Of course you need to know what sort of signal quality you have, but by far the bigger issue is this: are you talking about 2.4GHz 802.11n or 5GHz 802.11n? If you’re talking about the former, you can pretty much throw any thoughts of 450Mbps out the window. The bigger problem with “up to 450Mbps” is that the vast majority of laptops and routers don’t offer such support; Apple's 3x3:3 dual-band implementation is better than 99% of Windows laptops (and yes, I just made up that statistic).

About a year ago, I reviewed a router and repeater from Amped Wireless and found them to be good if not exceptional products. Compared to most of the wireless solutions people end up with, they were a breath of fresh air and I’ve actually been using them for the past year with very few complaints. On the other hand, I’ve had dozens of laptops come and go during the same time frame. Can you guess what the most common configuration is, even on more expensive laptops? If you said “single-band 2.4GHz 1x1:1”, give yourself a cookie.

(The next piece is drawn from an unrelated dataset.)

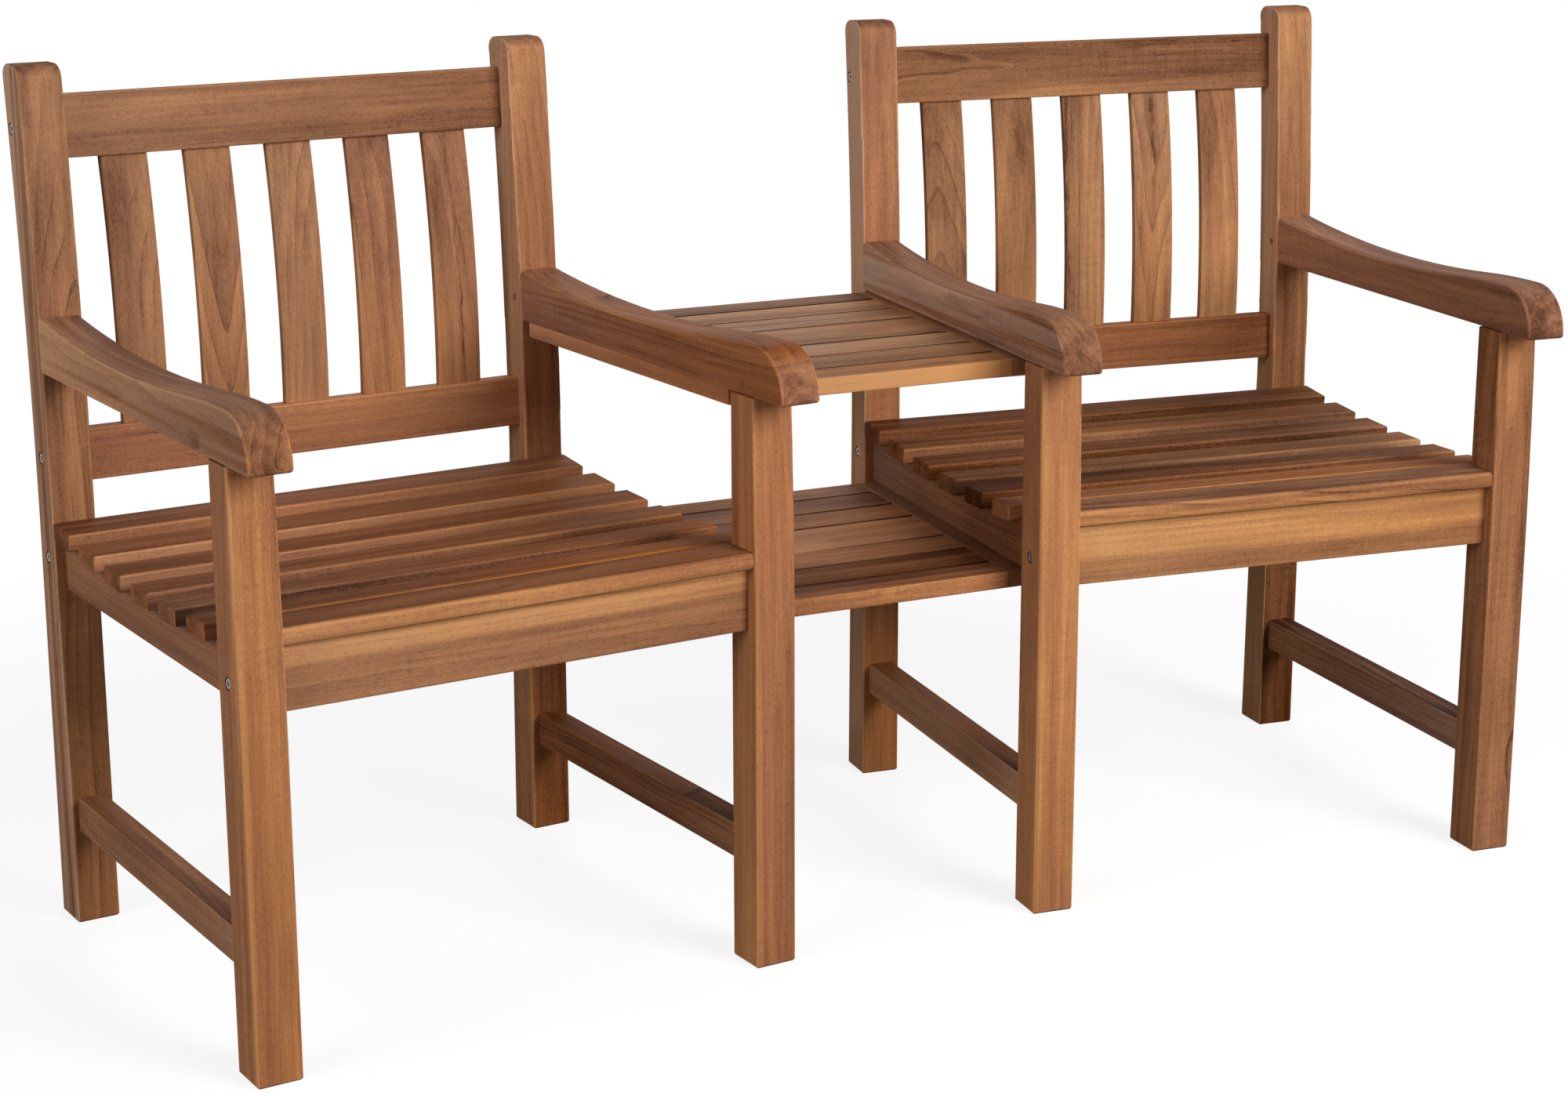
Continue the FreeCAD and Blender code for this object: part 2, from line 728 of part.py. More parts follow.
def frameBolt():
    # Bolt along -X with a hexagon socket; X 0 is the outer face of the leg it enters
    body = newBody("frame_bolt", inFrame=False)
    half = newSketch(body, "XZ_Plane", "frame_bolt_half")
    under = size.headSink + size.boltHeadHeight
    outline = Outline(half, -size.headSink, 0)
    outline.line(-size.boltLength, 0)
    outline.line(-size.boltLength, size.boltShank / 2)
    outline.line(-under, size.boltShank / 2)
    outline.line(-under, size.boltHead / 2)
    outline.line(-size.headSink, size.boltHead / 2)
    revolve(body, outline.close(), "H_Axis")
    rim = size.headSink.number
    easeEdges(body, "Chamfer", "frame_bolt_rim", size.headSink / 2,
              lambda edge: abs(edge.BoundBox.XMax + rim) < 0.01 and edge.BoundBox.XLength < 0.01)
    socket = moveSketch(newSketch(body, "YZ_Plane", "frame_bolt_socket"), out=-size.headSink)
    corner = size.socketAcross / root(asSize(3))
    outline = Outline(socket, corner, 0)
    for turn in (60, 120, 180, 240, 300):
        outline.line(corner * cosine(asSize(turn)), corner * sine(asSize(turn)))
    outline.close()
    pocket = body.newObject("PartDesign::Pocket", "frame_bolt_hexagon")
    pocket.Profile = socket
    bind(pocket, "Length", size.socketDepth)
    doc.recompute()
    return body


def boltBore():
    # The room a bolt needs: a counterbore for its head and a clearance hole
    body = newBody("bolt_bore", inFrame=False)
    half = newSketch(body, "XZ_Plane", "bolt_bore_half")
    under = size.headSink + size.boltHeadHeight
    outline = Outline(half, size.headSink, 0)
    outline.line(-size.boltLength - size.headSink, 0)
    outline.line(-size.boltLength - size.headSink, size.boreDiameter / 2)
    outline.line(-under, size.boreDiameter / 2)
    outline.line(-under, size.counterbore / 2)
    outline.line(size.headSink, size.counterbore / 2)
    revolve(body, outline.close(), "H_Axis")
    return body


def barrelNut():
    # Cross dowel nut along Y, threaded on to the bolt's shank, which runs along X
    body = newBody("barrel_nut", inFrame=False)
    pad(body, disc(newSketch(body, "XZ_Plane", "barrel_nut_round"), size.nutDiameter),
        size.nutLength)
    hole = disc(newSketch(body, "YZ_Plane", "barrel_nut_hole"), size.boltShank)
    pocket = body.newObject("PartDesign::Pocket", "barrel_nut_thread")
    pocket.Profile = hole
    pocket.SideType = "Symmetric"
    bind(pocket, "Length", size.nutDiameter * 2)
    doc.recompute()
    return body


def nutPocket():
    # The hole a barrel nut is pushed into from the back of a rail
    body = newBody("nut_pocket", inFrame=False)
    round = moveSketch(newSketch(body, "XZ_Plane", "nut_pocket_round"), out=size.nutLength / 2)
    pad(body, disc(round, size.nutDiameter), size.nutLength * 2, oneSided=True, backwards=True)
    return body


def roundPin(name, plane, start, diameter, length):
    # Plain wooden pin that starts off a plane and runs away from it
    body = newBody(name, inFrame=False)
    end = moveSketch(newSketch(body, plane, f"{name}_end"), out=start)
    pad(body, disc(end, diameter), length, oneSided=True)
    return body


def tableScrew():
    # Screw pointing up, its flat head let in flush; Z 0 is the face of its head
    body = newBody("table_screw", inFrame=False)
    half = newSketch(body, "XZ_Plane", "table_screw_half")
    outline = Outline(half, 0, 0)
    outline.line(size.screwHead / 2, 0)
    outline.line(size.screwHead / 2, size.screwHeadHeight)
    outline.line(size.screwShank / 2, size.screwHeadHeight)
    outline.line(size.screwShank / 2, size.screwLength)
    outline.line(0, size.screwLength)
    revolve(body, outline.close(), "V_Axis")
    return body


chairs = {"left": SimpleNamespace(side=-1), "right": SimpleNamespace(side=1)}
models = SimpleNamespace(
    backSlat=backSlat(),
    bolt=frameBolt(),
    bore=boltBore(),
    nut=barrelNut(),
    pocket=nutPocket(),
    peg=roundPin("arm_peg", "YZ_Plane", asSize(0), size.pegDiameter, size.pegLength),
    dowel=roundPin("slat_dowel", "XY_Plane", -size.slatThickness - size.dowelInRail,
                   size.dowelDiameter, size.dowelInRail + size.dowelInSlat),
    screw=tableScrew(),
)
nodes = []


def facing(side):
    # Fasteners are modelled for the +X side of a chair and turned about for the other
    return {"axis": vector(0, 0, 1), "degrees": asSize(0 if side > 0 else 180)}


def boltSpots():
    # Depth, height and lean of the rails that the bolts hold
    frontCentre = (size.frontRailBottom + size.frontRailTop) / 2
    rearCentre = (size.rearRailBottom + size.rearRailTop) / 2
    return [
        (size.frontRailMiddle, frontCentre, asSize(0)),
        (size.rearRailMiddle, rearCentre, asSize(0)),
        (size.lowerRailMiddle, size.lowerRailCentre, size.lowerRailTilt),
        (size.topRailMiddle, size.topRailCentre, size.topRailTilt),
    ]


def fastenersOf(name, chair):
    bolts = []
    bores = []
    nuts = []
    pockets = []
    pegs = []
    screws = []
    for side in (-1, 1):
        for depth, height, lean in boltSpots():
            head = dict(across=halfWidth * side, depth=depth, height=height, **facing(side))
            bolts.append((models.bolt, head))
            bores.append((models.bore, head))
            shoulder = (innerWidth / 2 - size.nutFromShoulder) * side
            held = dict(across=shoulder, depth=depth, height=height,
                        axis=vector(1, 0, 0), degrees=-lean)
            nuts.append((models.nut, held))
            pockets.append((models.pocket, held))
        pegs.append((models.peg, dict(across=(halfWidth - size.armWidth) * side,
                                      depth=size.legPegDepth, height=size.legPegHeight,
                                      **facing(side))))
        pegs.append((models.peg, dict(across=innerWidth / 2 * side, depth=size.postPegDepth,
                                      height=size.postPegHeight, **facing(side))))
    for top in (size.upperTierTop, size.lowerTierTop):
        for number in range(screwsPerRail):
            screws.append((models.screw, dict(across=sideRailCentre * -chair.side,
                                              depth=size.firstScrew + size.screwPitch * number,
                                              height=top - size.tableThickness)))
    dowels = []
    for side in (-1, 1):
        for number in range(1, slatsPerSeat + 1):
            depth, height, lean = seatSpot(number)
            dowels.append((models.dowel, dict(across=sideRailCentre * side, depth=depth,
                                              height=height, axis=vector(1, 0, 0),
                                              degrees=lean)))
        dowels.append((models.dowel, dict(across=size.frontDowelSpread * side,
                                          depth=size.frontRailMiddle,
                                          height=size.frontSlatTop)))
    return SimpleNamespace(
        bolts=gather(f"{name}_frame_bolts", chair, bolts),
        bores=gather(f"{name}_bolt_bores", chair, bores),
        nuts=gather(f"{name}_barrel_nuts", chair, nuts),
        pockets=gather(f"{name}_nut_pockets", chair, pockets),
        pegs=gather(f"{name}_arm_pegs", chair, pegs),
        dowels=gather(f"{name}_slat_dowels", chair, dowels),
        screws=gather(f"{name}_table_screws", chair, screws),
    )


def buildBack(name, chair, fasteners):
    # Slats between two cross rails
    lower = crossRail(f"{name}_lower_back_rail", chair, size.lowerRailMiddle,
                      size.lowerRailCentre, size.lowerRailDepth, size.lowerRailHeight,
                      size.lowerRailTilt)
    top = crossRail(f"{name}_top_rail", chair, size.topRailMiddle, size.topRailCentre,
                    size.topRailDepth, size.topRailHeight, size.topRailTilt)
    spots = []
    for number in range(slatsPerBack):
        across = size.backSlatPitch * (number - (slatsPerBack - 1) / 2)
        spots.append((models.backSlat, dict(across=across)))
    slats = gather(f"{name}_back_slats", chair, spots)
    nodes.append(slats)
    for rail, title in ((lower, "lower_back_rail"), (top, "top_rail")):
        nodes.append(cut(f"{name}_{title}", rail, [slats, fasteners.bores, fasteners.pockets]))
    return [lower, top]


def buildSeat(name, chair, fasteners):
    # Front and rear rails, and the slats on their dowels
    front = crossRail(f"{name}_front_rail", chair, size.frontRailMiddle,
                      (size.frontRailBottom + size.frontRailTop) / 2, size.seatRailDepth,
                      size.frontRailTop - size.frontRailBottom, asSize(0))
    rear = crossRail(f"{name}_rear_rail", chair, size.rearRailMiddle,
                     (size.rearRailBottom + size.rearRailTop) / 2, size.seatRailDepth,
                     size.rearRailTop - size.rearRailBottom, asSize(0))
    nodes.append(cut(f"{name}_front_rail", front,
                     [fasteners.bores, fasteners.pockets, fasteners.dowels]))
    nodes.append(cut(f"{name}_rear_rail", rear, [fasteners.bores, fasteners.pockets]))
    edge = frontSlat(f"{name}_front_slat", chair)
    nodes.append(cut(f"{name}_front_slat", edge, [fasteners.dowels]))
    for number in range(1, slatsPerSeat + 1):
        slat = seatSlat(f"{name}_seat_slat_{number}", chair, number)
        nodes.append(cut(f"{name}_seat_slat_{number}", slat, [fasteners.dowels]))
    return [front, rear]


def buildSide(name, chair, side, crossRails, fasteners):
    # Leg, post, arm, seat rail and stretcher of one side of a chair
    end = "table" if side != chair.side else "outer"
    leg = frontLeg(f"{name}_{end}_front_leg", chair, legCentre * side)
    post = backPost(f"{name}_{end}_back_post", chair, legCentre * side)
    rest = arm(f"{name}_{end}_arm", chair, armCentre * side)
    rail = sideRail(f"{name}_{end}_seat_rail", chair, sideRailCentre * side)
    low = stretcher(f"{name}_{end}_stretcher", chair, legCentre * side)
    screws = [fasteners.screws] if end == "table" else []
    nodes.append(cut(f"{name}_{end}_front_leg", leg,
                     [crossRails.front, rail, low, fasteners.bores, fasteners.pegs]))
    nodes.append(cut(f"{name}_{end}_back_post", post,
                     [crossRails.rear, crossRails.lower, crossRails.top, rail, low, rest,
                      fasteners.bores, fasteners.pegs]))
    nodes.append(cut(f"{name}_{end}_arm", rest, [leg, fasteners.pegs] + screws))
    nodes.append(cut(f"{name}_{end}_seat_rail", rail, [fasteners.dowels] + screws))
    low.Label = f"{name}_{end}_stretcher"
    nodes.append(low)


def buildTable(screws):
    # Two tiers of slats tongued into side rails that are screwed up under the chairs
    slats, tableBack = tableSlats()
    for tier, top in (("upper", size.upperTierTop), ("lower", size.lowerTierTop)):
        group = gather(f"{tier}_table_slats", None, [(slat, dict(height=top)) for slat in slats])
        nodes.append(group)
        for name, chair in chairs.items():
            title = f"{tier}_table_{name}_rail"
            rail = tableRail(title, chair, top, tableBack)
            nodes.append(cut(title, rail, [group, screws[name]]))


def buildChair(name, chair):
    fasteners = fastenersOf(name, chair)
    lower, top = buildBack(name, chair, fasteners)
    front, rear = buildSeat(name, chair, fasteners)
    crossRails = SimpleNamespace(lower=lower, top=top, front=front, rear=rear)
    for side in (-1, 1):
        buildSide(name, chair, side, crossRails, fasteners)
    nodes.extend([fasteners.bolts, fasteners.nuts, fasteners.pegs, fasteners.dowels])
    return fasteners.screws


screws = {name: buildChair(name, chair) for name, chair in chairs.items()}
buildTable(screws)
allScrews = doc.addObject("Part::Compound", "table_screws")
allScrews.Label = "table_screws"
allScrews.Links = list(screws.values())
nodes.append(allScrews)
doc.recompute()

# Nothing is written until every object is sound
for thing in doc.Objects:
    if "Invalid" in thing.State or "Error" in thing.State:
        raise RuntimeError(f"{thing.Name} did not build: {thing.State}")
for node in nodes:
    if node.Shape.isNull() or not node.Shape.isValid() or not node.Shape.Solids:
        raise RuntimeError(f"{node.Label} has no sound solid")
for node in nodes:
    node.Shape.exportStep(f"parts/{node.Label}.step")
print(f"{len(nodes)} nodes written")
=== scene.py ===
import math

import bpy
from mathutils import Matrix, Vector


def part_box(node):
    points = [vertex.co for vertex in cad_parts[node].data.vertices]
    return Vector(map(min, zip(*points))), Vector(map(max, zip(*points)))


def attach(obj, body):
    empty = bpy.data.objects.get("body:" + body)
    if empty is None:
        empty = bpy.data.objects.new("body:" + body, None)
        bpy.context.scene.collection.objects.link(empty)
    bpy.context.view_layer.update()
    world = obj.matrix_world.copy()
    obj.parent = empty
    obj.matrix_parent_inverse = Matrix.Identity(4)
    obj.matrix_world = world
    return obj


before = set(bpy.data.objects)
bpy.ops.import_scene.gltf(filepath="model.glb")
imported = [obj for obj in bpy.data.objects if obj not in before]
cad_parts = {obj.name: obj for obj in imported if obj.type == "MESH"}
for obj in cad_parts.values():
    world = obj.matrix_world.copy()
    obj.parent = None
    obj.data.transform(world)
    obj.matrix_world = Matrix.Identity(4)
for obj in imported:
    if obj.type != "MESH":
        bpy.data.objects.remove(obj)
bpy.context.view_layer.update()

# Garden companion bench in oiled teak: two slatted armchairs with a two tier table between.
# Lengths are in metres and angles in degrees. X runs along the bench, the sitters face -Y.

print("frame loaded:", len(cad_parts), "nodes")

chairTurn = {"left": 5.85, "right": -5.85}  # each chair is turned in towards the table


# Small helpers for building node trees

def joinSocket(tree, value, socket):
    if isinstance(value, bpy.types.NodeSocket):
        tree.links.new(value, socket)
    elif value is not None:
        socket.default_value = value


def addNode(tree, kind, inputs=None, **settings):
    node = tree.nodes.new(kind)
    for name, setting in settings.items():
        setattr(node, name, setting)
    for name, value in (inputs or {}).items():
        joinSocket(tree, value, node.inputs[name])
    return node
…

We’re thankfully starting to see more laptops with dual-band 2x2:2 implementations, but even when you get that there’s still a big difference in actual performance, depending on notebook design, drivers, and other “special sauce”. We’ll see this in the charts on the next page, and it’s often more a statement of a particular laptop’s wireless implementation as opposed to representing what you might get from a particular wireless chipset.

In my opinion, the great thing about 802.11ac then is that any product claiming 802.11ac compliance is automatically dual-band. 11ac actually only works on the 5GHz channels, so for 2.4GHz support it’s no better than existing 802.11n solutions, but it’s fully backwards compatible and, as we’ll see in a moment, you really don’t want to use 2.4GHz wireless networking unless you’re primarily concerned with range of the signal. This is a shorter introductory piece, so don’t expect a full suite of benchmarks, but let’s just cut straight to the chase and say that there are a lot of situations in which I’ve found 802.11ac to be substantially faster than 802.11n.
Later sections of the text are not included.